Matsui's two-run home run off of Pedro Martinez in the second inning set the tone in the 7-3 win. The homer, though, was just the start of Matsui's big night, as Godzilla matched a World Series record with six RBI in one game and was named the MVP.

How many big hits has Matsui had since the grand slam he hit in his first-ever game in the Bronx back in 2003? The Yankees are not going to be able to replace that, nor the professionalism that just seems to ooze out of him.

I would be willing to bet a lot of Yankee fans would probably prefer them sign Matsui this offseason rather than Johnny Damon, who is also a free agent. Problem is that Matsui is just a designated hitter these days. He can't play the field anymore because of his knees.

Unfortunately with the way the Yankees are currently constructed, that DH spot is going to be filled by a number of players over the next few years. Jorge Posada will start to get the bulk of his at-bats there. Jeter is going to start to DH more, as he gets up in age. And, of course, given the state of Alex Rodriguez's hip, he is not going to play the field everyday.

Honestly, even with his performance in these playoffs and the 28 home runs he hit during the regular season, he probably won't be a consideration for general manager Brian Cashman as he starts to formulate his plan for next season.

I doubt Matsui would settle for being a part-time player and a left-handed bat off the bench. If you want to win, though, some team could do a lot worse than taking a chance on Matsui.

Are you going to tell me that the Tampa Bay Rays would not be better off next year with Matsui as their DH, than Pat Burrell?
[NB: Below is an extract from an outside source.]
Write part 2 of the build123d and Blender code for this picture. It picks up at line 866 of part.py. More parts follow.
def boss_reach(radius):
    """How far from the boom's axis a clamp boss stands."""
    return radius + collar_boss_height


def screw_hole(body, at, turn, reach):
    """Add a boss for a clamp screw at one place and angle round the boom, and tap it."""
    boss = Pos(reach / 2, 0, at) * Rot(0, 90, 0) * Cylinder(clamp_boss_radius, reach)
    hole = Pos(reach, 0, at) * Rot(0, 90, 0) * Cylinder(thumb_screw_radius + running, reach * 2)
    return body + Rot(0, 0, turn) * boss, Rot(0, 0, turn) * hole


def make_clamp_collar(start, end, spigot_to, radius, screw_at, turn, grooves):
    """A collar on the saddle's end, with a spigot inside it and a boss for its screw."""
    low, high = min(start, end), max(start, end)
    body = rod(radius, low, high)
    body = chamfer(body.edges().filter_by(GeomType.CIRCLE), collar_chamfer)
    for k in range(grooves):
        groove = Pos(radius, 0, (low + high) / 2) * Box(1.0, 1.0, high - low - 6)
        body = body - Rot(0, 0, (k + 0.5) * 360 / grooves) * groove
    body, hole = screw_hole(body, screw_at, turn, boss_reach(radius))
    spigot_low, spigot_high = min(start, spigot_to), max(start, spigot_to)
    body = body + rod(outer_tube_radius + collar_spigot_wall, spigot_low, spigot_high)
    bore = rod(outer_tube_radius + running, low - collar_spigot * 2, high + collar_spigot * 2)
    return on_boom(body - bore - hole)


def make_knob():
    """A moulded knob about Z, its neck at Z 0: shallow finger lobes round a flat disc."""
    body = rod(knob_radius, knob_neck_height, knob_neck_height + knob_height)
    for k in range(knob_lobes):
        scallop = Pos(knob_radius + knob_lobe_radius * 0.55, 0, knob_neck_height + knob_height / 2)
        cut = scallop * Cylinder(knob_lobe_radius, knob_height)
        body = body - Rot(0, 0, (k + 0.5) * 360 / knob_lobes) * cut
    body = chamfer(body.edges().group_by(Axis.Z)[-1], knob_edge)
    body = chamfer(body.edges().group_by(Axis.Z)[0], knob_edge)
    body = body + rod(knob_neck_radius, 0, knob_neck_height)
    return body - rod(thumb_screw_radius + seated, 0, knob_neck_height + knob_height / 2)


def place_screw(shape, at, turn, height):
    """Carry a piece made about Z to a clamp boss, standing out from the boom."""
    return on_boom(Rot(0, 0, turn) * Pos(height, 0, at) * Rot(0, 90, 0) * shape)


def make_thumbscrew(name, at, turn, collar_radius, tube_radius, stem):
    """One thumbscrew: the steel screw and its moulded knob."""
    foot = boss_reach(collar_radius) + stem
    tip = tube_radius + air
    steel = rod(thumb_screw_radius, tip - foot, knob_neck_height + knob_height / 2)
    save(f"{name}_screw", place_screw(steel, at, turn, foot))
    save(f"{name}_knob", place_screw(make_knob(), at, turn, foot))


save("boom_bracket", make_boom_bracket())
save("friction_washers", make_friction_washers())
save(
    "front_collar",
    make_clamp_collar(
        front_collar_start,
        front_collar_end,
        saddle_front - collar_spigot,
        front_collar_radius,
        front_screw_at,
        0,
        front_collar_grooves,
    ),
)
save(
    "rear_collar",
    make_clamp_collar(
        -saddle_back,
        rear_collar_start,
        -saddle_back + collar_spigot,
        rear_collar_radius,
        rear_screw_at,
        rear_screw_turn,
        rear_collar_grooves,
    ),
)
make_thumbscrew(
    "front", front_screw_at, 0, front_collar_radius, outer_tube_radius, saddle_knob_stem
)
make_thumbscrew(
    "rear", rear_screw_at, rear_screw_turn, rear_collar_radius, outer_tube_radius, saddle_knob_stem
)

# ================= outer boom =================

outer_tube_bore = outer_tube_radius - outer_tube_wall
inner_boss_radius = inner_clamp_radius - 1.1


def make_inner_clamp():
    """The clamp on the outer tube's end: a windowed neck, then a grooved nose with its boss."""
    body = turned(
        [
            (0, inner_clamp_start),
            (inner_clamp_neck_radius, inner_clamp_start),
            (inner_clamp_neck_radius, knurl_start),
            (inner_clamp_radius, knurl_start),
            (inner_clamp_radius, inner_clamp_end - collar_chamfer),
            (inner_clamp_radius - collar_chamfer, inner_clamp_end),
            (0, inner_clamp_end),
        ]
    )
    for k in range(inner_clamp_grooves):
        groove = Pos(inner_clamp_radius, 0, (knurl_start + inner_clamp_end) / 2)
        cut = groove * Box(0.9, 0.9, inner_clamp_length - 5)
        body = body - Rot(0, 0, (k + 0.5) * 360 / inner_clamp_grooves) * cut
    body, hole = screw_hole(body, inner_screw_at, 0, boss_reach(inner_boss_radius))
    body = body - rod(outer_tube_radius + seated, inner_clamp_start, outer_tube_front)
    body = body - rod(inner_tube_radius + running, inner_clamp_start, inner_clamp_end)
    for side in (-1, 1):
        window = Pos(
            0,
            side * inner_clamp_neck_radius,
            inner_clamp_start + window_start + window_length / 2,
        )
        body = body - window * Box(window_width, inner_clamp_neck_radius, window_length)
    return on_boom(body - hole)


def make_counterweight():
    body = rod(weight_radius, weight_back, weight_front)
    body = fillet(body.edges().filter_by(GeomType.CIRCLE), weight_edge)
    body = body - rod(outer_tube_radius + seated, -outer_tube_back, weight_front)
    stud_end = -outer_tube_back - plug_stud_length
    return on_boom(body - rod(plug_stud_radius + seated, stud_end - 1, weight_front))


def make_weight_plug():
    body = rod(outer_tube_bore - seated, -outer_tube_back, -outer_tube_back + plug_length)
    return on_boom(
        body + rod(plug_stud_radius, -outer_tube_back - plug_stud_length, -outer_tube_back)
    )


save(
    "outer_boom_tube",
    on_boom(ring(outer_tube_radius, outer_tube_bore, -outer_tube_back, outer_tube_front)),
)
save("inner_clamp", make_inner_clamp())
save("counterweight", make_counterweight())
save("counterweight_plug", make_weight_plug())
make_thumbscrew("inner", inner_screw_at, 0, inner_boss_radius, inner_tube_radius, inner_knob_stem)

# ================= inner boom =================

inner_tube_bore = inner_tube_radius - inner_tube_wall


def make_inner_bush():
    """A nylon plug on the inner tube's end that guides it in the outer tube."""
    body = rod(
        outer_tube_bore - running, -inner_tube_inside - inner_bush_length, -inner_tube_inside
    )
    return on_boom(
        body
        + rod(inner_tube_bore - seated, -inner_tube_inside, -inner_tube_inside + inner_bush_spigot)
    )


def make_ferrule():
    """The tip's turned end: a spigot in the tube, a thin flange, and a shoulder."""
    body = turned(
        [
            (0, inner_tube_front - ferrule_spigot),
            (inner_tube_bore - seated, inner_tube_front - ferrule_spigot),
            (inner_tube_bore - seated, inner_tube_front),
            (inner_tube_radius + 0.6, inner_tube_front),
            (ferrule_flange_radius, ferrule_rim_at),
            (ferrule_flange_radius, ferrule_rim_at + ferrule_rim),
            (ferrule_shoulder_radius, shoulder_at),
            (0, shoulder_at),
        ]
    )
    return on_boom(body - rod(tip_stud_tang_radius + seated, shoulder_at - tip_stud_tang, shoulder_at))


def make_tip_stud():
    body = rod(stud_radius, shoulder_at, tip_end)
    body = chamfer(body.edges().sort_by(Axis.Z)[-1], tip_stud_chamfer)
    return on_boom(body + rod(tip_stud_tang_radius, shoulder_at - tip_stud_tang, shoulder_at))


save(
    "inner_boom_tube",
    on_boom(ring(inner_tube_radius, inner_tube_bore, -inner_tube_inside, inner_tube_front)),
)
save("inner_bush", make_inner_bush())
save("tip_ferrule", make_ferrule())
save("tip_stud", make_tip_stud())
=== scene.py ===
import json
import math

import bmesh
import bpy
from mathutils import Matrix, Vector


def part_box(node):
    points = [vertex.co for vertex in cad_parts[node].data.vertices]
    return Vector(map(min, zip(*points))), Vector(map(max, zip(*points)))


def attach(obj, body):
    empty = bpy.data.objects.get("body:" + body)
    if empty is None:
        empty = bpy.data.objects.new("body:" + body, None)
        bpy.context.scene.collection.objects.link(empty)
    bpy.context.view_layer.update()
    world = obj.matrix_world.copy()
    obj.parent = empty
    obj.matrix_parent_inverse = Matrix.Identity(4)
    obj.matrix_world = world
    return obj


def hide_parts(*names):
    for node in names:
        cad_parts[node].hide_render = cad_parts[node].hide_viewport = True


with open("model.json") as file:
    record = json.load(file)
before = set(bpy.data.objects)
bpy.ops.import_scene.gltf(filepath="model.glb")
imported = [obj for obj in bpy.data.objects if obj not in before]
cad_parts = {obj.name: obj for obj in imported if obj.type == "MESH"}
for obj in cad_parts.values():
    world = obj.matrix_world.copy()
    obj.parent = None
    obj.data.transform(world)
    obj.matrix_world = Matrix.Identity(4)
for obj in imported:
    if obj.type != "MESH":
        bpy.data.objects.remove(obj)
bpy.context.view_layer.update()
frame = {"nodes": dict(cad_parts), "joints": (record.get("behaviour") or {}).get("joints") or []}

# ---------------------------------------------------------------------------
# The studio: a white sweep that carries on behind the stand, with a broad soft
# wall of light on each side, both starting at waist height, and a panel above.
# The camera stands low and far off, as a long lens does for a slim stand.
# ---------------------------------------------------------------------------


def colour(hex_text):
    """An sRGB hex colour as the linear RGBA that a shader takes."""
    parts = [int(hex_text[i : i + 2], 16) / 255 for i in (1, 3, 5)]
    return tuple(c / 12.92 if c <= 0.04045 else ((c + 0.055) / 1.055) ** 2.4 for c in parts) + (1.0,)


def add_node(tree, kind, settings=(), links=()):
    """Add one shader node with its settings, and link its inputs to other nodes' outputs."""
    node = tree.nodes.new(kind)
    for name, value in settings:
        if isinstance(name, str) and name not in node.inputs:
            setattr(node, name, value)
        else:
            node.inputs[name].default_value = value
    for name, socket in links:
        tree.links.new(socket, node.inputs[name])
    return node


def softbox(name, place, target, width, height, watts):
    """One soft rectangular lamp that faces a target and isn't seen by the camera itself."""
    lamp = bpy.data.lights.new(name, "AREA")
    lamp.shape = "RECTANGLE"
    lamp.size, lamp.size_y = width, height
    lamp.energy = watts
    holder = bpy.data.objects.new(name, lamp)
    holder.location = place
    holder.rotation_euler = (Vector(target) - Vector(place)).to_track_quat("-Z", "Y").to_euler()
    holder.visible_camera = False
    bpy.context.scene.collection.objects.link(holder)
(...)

Then, there's Mariano Rivera.

Matsui was given the MVP, but you could have just as easily given it to Rivera, who picked up two saves and tossed 4 1/3 scoreless innings. Why don't you ask the Phillies how valuable it is to have a guy who can get the final three, and sometimes six, outs.

It was fitting that Rivera closed this one out on Wednesday of all nights. It was eight years to the day of his greatest professional failure when he blew the 2001 World Series in Arizona.

Rivera is a machine. I have always maintained that he is not only the best reliever of all-time, but he is the best player, period, of this generation. I don't think there is anyone anywhere ever who does their job as good as Rivera has.

And he has shown no signs of slowing down. He is just amazing.

Nice job by the way from the Sporting News. Just before the start of the playoffs they declared the Boston Red Sox the team of the decade. Apparently the decade ended right after the regular season finished. .

You have to think they might want to reconsider their selection after watching the New York Yankees roll through the Philadelphia Phillies on their way to their 27th World Series title, and oh by the way their second championship this decade.

Not only have they won it all twice, but the Yanks appeared in four Fall Classics this decade, while making the playoffs in all but one year.

There is no question the Yankees are the team of the decade.